I guess my initial reaction was wrong: not having code in non-English languages doesn't accurately represent developer sentiments. There's a lot of translation efforts in open source, but again, this is not a good proxy for the sentiment because we don't know how many translators (who care about non-English) set project direction and design protocols.

Still, an anglocentric bubble diminishes internationalization, and I disagree that it's a good thing.

The Elinks code is in some Eastern European language.
Well good news, literally just did a week ago: https://chromium-review.googlesource.com/c/chromium/src/+/57...
Oh wow, the beginning of a new era.
For Wayland, keyboard input is "out of scope". (edit: Not entirely, just verified it does forward very basic events, but it's a thing wayland doesn't want to handle, while X11 originally had its own keyboard/mouse/etc drivers) What's typically used is XKB (inherited from X11) with a different backend ([edit: raw events]). So yes, in practice, you'll have the same broken design.

> Also, there seem to be no sane API for managing layouts or switching > them programatically

Layouts only exist as "data" as far as the X server is concerned, clients must fetch them and map themselves from the key codes.
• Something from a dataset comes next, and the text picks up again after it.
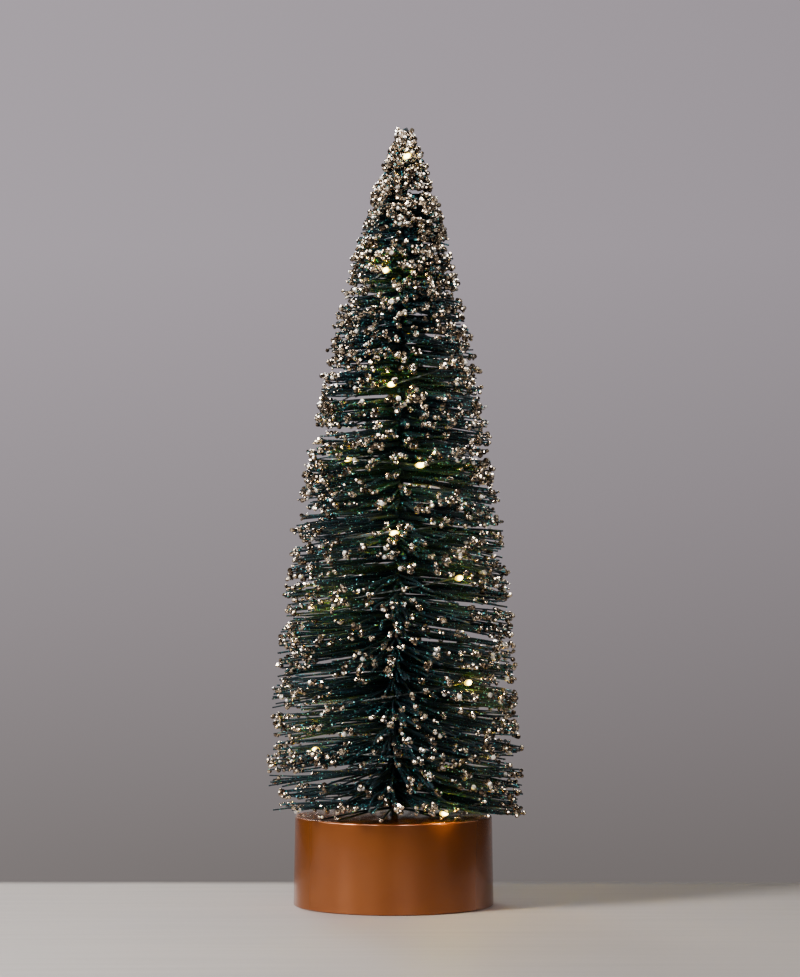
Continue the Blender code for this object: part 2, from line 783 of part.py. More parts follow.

Libraries like xkbcommon (or even grandfather Xlib) do the job for you. That said, there are APIs to modify the mapping (by publishing messages/events) as you wish. The ugliness is, apart from the fact that you're forced to fiddle with the mapping at all, that you can't guarantee another client will process everything in sequence. It might apply a new mapping before processing all its queued key press events. That's why my code adds delays between fiddling with the mapping and sending the events.

Yes, it's extremely ugly. Still, at least for me, it works. Try it out ;)

And yes, Windows is doing better here, there's a Unicode-flavor of keyboard events available.

I feel like this falls into libinput's scope, but it's going to be a bunch of work.

edit: It does, libinput exposes keyboard events via evdev.